Delta Live Tables (DLT) is Databricks' declarative framework for building reliable, maintainable, and testable data pipelines. In this guide, we'll walk through building production-grade streaming tables from scratch, covering ingestion, transformation, monitoring, and operational best practices.
What Are Delta Live Tables?
Delta Live Tables is a framework that lets you define your data pipeline using Python or SQL. Instead of managing Spark Structured Streaming jobs manually, you declare what the data should look like, and DLT handles the how: orchestration, checkpointing, schema evolution, and error handling.
DLT pipelines consist of three main object types:
- Streaming Tables — append-only tables that ingest from streaming sources (Kafka, Auto Loader, etc.)

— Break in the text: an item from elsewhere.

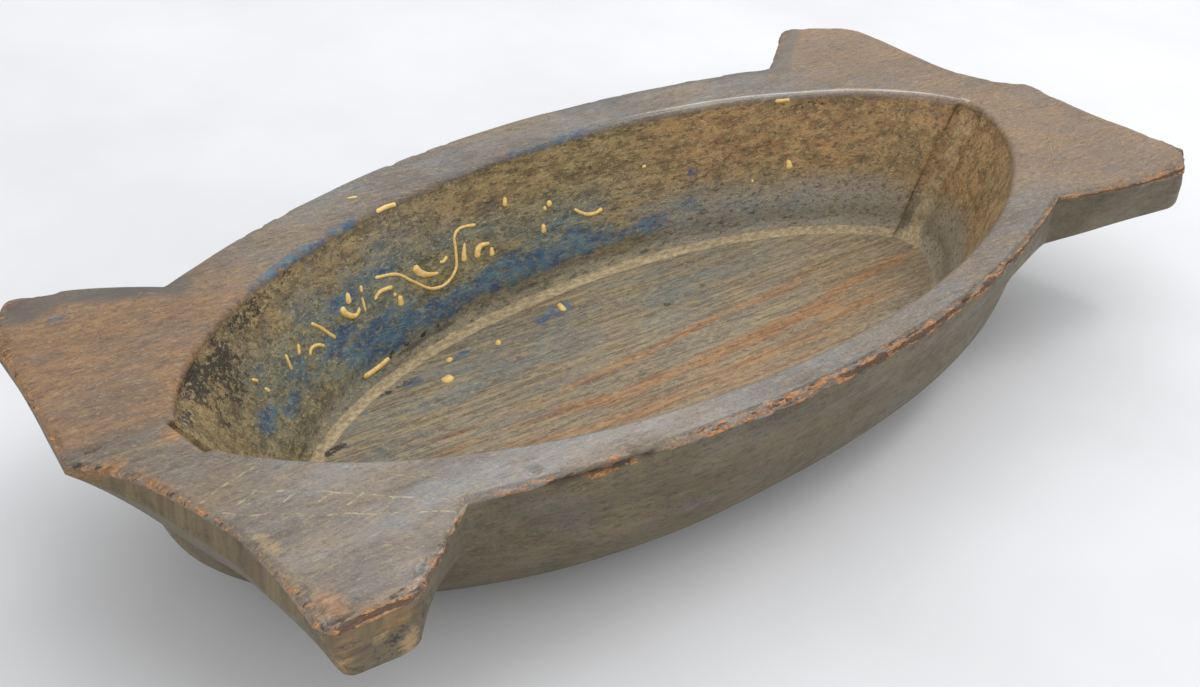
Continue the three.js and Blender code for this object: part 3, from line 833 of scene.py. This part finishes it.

- Materialized Views — computed tables refreshed on a schedule or trigger
- Live Tables — legacy term, now unified under Materialized Views in newer DLT versions
Setting Up Your First DLT Pipeline
Prerequisites
- A Databricks workspace (Unity Catalog recommended)

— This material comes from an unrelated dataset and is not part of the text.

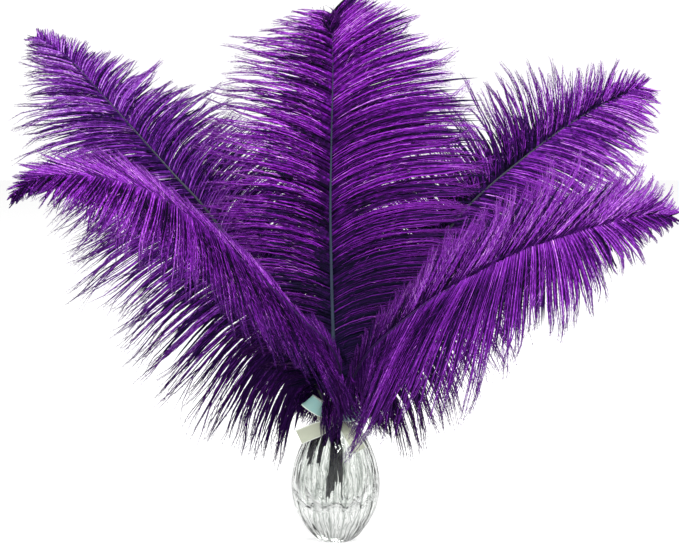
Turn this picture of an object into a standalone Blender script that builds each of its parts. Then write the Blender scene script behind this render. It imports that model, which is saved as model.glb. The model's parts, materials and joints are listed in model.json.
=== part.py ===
"""Five ostrich plumes in a fluted clear glass vase with a ribbon bow round its neck.

Metres, +Z up. The origin is the middle of the vase's flat foot. The front of the
bouquet faces -Y, and +X is on the right of someone who looks at it. The sizes below
are in millimetres, and MM turns them into metres.
"""
import math

import bmesh
import bpy
import numpy as np
from mathutils import Vector

MM = 0.001
MERGE_DISTANCE = 0.00001

# ---- vase: (radius, height) of each point of the turned wall ----
FLUTES = 16
POINTS_PER_FLUTE = 2
FLUTE_DEPTH = 0.9
LIP_SCALLOP = 0.8
FOOT_RADIUS = 13.0
BELLY_RADIUS = 34.7
NECK_RADIUS = 13.6
NECK_HEIGHT = 99.0
LIP_RADIUS = 18.5
LIP_HEIGHT = 111.0
FLOOR_HEIGHT = 27.0
OUTER_PROFILE = (
    (FOOT_RADIUS, 0.0), (19.6, 5.5), (26.2, 15.0), (31.8, 26.0), (BELLY_RADIUS, 41.0),
    (33.4, 57.0), (28.9, 71.8), (22.6, 84.0), (16.2, 92.5), (NECK_RADIUS, NECK_HEIGHT),
    (15.4, 106.0), (LIP_RADIUS, LIP_HEIGHT),
)
INNER_PROFILE = (
    (16.9, LIP_HEIGHT), (13.2, 106.0), (11.6, NECK_HEIGHT), (13.6, 92.0), (19.4, 83.0),
    (25.0, 71.0), (28.6, 57.0), (28.2, 43.0), (22.0, 32.0), (11.0, FLOOR_HEIGHT),
)
FLUTE_HEIGHTS = (0.0, 4.0, 12.0, 84.0, NECK_HEIGHT, LIP_HEIGHT)
FLUTE_DEPTHS = (0.0, 0.4 * FLUTE_DEPTH, FLUTE_DEPTH, FLUTE_DEPTH, 0.3 * FLUTE_DEPTH, LIP_SCALLOP)
WALL_TEST = 0.2  # a vertex this close to the outer profile belongs to the outer wall

# ---- ribbon: a band round the neck, a knot in front of it, two loops and two tails ----
RIBBON_WIDTH = 12.0
RIBBON_THICKNESS = 0.9
BAND_SEGMENTS = 24
BAND_THICKNESS = 1.2
BAND_GAP = 0.45
BAND_LEVELS = (95.8, NECK_HEIGHT, 102.2)
KNOT_CENTER = (0.0, -18.0, 99.0)
KNOT_HALF_SIZES = (5.0, 3.9, 4.2)
KNOT_SEGMENTS = 10
KNOT_RINGS = 6
LOOP_REACH = (                     # (distance from the knot, distance forward) along a loop
    (0, 1.4), (5, 3.0), (12, 4.2), (18, 3.4), (21.5, 0.0),
    (18, -2.2), (12, -2.4), (5, -1.8), (0, -1.2),
)
LOOP_PINCH = (0.40, 0.62, 0.95, 1.0, 1.0, 1.0, 0.95, 0.62, 0.40)
LEFT_LOOP_AXIS = (-0.79, -0.22, 0.57)
LEFT_LOOP_ACROSS = (0.78, 0.0, 0.62)
LEFT_LOOP_STRETCH = 1.3
RIGHT_LOOP_AXIS = (0.88, -0.30, 0.37)
RIGHT_LOOP_ACROSS = (-0.40, 0.0, 0.92)
LEFT_TAIL = ((-1.5, -18.5, 97.5), (-7, -20.5, 94), (-14, -20.5, 91), (-21, -19.5, 88), (-28.5, -18, 84.5))
LEFT_TAIL_ACROSS = (-0.45, 0.0, 0.89)
RIGHT_TAIL = ((1.5, -18.5, 97.5), (6.5, -20, 93.5), (11, -21.5, 88.5), (15, -23.2, 82), (18.5, -24.6, 75))
RIGHT_TAIL_ACROSS = (0.80, 0.38, 0.46)
TAIL_PINCH = (0.45, 0.8, 1.0, 1.0, 1.0)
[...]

- A streaming source — we'll use Auto Loader (Databricks' cloud file ingestion system) reading from Azure Data Lake Storage
Step 1: Configure Auto Loader as Source
Auto Loader uses Structured Streaming under the hood. It incrementally ingests new files as they land in a cloud storage location without requiring you to track which files have been processed.
import dlt
from pyspark.sql.functions import col, current_timestamp
from pyspark.sql.types import StructType, StructField, StringType, DoubleType
# Define the schema for incoming JSON events
event_schema = StructType([
StructField("event_id", StringType(), True),
StructField("event_type", StringType(), True),
StructField("source", StringType(), True),
StructField("location", StringType(), True),
StructField("severity", DoubleType(), True),
StructField("event_time", StringType(), True),
StructField("raw_payload", StringType(), True),
])
@dlt.table(
name="raw_events_bronze",
comment="Bronze layer: raw events ingested via Auto Loader",
table_properties={"quality": "bronze"}
)
def raw_events_bronze():
return (
spark.readStream
.format("cloudFiles")
.option("cloudFiles.format", "json")
.option("cloudFiles.schemaLocation", "/mnt/checkpoints/raw_events_schema")

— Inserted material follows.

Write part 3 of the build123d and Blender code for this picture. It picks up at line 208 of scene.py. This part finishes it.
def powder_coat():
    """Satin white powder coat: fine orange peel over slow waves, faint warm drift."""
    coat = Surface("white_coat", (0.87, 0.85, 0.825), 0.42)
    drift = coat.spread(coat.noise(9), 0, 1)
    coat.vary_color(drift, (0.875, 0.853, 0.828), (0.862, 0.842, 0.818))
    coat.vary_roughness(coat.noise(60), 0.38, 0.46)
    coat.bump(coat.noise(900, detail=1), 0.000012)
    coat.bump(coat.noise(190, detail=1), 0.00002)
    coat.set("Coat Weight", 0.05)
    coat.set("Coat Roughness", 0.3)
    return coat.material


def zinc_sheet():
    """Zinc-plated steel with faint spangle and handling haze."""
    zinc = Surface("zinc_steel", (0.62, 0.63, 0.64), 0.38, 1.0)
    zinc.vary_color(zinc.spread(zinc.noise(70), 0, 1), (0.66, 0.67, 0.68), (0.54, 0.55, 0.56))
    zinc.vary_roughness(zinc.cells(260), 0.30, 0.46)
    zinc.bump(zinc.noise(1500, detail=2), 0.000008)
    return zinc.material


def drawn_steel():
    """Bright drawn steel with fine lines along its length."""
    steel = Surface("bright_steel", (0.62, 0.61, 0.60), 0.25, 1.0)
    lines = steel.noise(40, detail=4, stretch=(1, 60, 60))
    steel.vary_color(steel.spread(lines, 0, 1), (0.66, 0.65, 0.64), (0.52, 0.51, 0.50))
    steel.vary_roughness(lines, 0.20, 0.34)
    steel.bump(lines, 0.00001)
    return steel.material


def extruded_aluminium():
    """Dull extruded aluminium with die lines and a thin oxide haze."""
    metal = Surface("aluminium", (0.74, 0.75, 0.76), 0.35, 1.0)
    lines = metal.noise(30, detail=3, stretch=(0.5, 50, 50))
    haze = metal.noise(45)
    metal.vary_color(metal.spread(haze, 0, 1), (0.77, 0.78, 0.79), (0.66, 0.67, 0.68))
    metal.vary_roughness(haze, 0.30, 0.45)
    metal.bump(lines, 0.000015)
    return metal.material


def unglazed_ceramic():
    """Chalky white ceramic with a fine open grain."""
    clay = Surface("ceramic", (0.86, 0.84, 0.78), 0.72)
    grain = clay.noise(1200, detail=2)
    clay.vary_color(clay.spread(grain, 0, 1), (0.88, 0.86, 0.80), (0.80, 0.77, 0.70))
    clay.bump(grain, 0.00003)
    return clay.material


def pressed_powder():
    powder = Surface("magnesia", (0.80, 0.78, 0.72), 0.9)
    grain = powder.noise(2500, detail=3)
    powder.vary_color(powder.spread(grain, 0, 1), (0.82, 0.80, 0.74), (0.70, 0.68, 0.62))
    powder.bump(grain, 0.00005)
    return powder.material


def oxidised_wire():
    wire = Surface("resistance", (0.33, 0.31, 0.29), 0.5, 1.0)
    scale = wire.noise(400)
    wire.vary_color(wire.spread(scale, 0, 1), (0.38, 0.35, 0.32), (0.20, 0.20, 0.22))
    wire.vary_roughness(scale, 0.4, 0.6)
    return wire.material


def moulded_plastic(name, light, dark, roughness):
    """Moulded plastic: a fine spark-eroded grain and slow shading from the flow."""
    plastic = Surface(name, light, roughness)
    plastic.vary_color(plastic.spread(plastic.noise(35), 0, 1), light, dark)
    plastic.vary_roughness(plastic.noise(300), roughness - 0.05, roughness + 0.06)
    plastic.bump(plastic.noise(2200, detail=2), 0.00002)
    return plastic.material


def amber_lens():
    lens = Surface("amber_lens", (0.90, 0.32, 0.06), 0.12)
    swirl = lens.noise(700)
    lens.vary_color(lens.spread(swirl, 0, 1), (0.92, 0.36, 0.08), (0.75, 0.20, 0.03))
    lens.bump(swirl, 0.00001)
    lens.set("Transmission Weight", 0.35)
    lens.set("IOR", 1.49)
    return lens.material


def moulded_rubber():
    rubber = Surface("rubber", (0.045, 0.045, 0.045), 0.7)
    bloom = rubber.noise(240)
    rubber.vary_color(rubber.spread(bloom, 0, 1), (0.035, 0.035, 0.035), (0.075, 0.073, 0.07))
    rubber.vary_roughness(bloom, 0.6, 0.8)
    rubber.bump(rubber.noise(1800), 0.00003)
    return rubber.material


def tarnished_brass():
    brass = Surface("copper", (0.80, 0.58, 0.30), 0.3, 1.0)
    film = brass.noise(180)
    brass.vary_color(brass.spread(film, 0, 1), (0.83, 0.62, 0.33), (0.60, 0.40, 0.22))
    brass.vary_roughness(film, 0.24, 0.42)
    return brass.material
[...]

.option("cloudFiles.inferColumnTypes", "true")
.load("/mnt/landing/events/")
.withColumn("_ingested_at", current_timestamp())
.withColumn("_source_file", col("_metadata.file_path"))
)
Step 2: Silver Layer — Cleaned and Validated Data
The silver layer applies data quality expectations. DLT's @dlt.expect decorators let you declare rules that either warn, drop, or fail on bad records.
@dlt.table(
name="events_silver",
comment="Silver layer: validated and cleaned events",
table_properties={"quality": "silver"}
)
@dlt.expect_or_drop("valid_event_id", "event_id IS NOT NULL")
@dlt.expect_or_drop("valid_severity", "severity BETWEEN 0.0 AND 10.0")
@dlt.expect("known_event_type", "event_type IN ('conflict', 'natural_disaster', 'economic', 'political')")
def events_silver():
return (
dlt.read_stream("raw_events_bronze")
.select(
col("event_id"),
col("event_type"),
col("source"),
col("location"),
col("severity"),
col("event_time").cast("timestamp").alias("event_time"),
col("raw_payload"),
col("_ingested_at"),
)
)
Step 3: Gold Layer — Aggregated Business Metrics
Gold layer tables are often Materialized Views (batch-computed), but you can also create streaming gold tables for real-time aggregations.
@dlt.table(
name="events_by_region_gold",
comment="Gold layer: event counts and average severity by region (1-hour windows)",
table_properties={"quality": "gold"}
)
def events_by_region_gold():
from pyspark.sql.functions import window, avg, count
return (
dlt.read_stream("events_silver")
.withWatermark("event_time", "10 minutes")
.groupBy(
window(col("event_time"), "1 hour"),
col("location"),
col("event_type")
)
.agg(
count("event_id").alias("event_count"),
avg("severity").alias("avg_severity")
)
.select(
col("window.start").alias("window_start"),
col("window.end").alias("window_end"),
col("location"),
col("event_type"),
col("event_count"),
col("avg_severity")
)
)
Deploying the Pipeline via CLI
You can deploy DLT pipelines using the Databricks CLI or REST API. Here's a pipeline.json configuration:
{
"name": "harbinger-events-pipeline",
"target": "harbinger_prod",
"catalog": "main",
"clusters": [
{
"label": "default",
"autoscale": {
"min_workers": 2,
"max_workers": 8,
"mode": "ENHANCED"
}
}
],
"libraries": [
{"notebook": {"path": "/Repos/harbinger/pipelines/events_pipeline"}}
],
"continuous": true,
"channel": "CURRENT",
"edition": "ADVANCED"
}
Deploy with the CLI:
databricks pipelines create --json @pipeline.json
Start the pipeline:
databricks pipelines start --pipeline-id <YOUR_PIPELINE_ID>
Monitoring Streaming Tables
DLT exposes metrics through the event log — a Delta table that records pipeline runs, data quality results, and performance metrics.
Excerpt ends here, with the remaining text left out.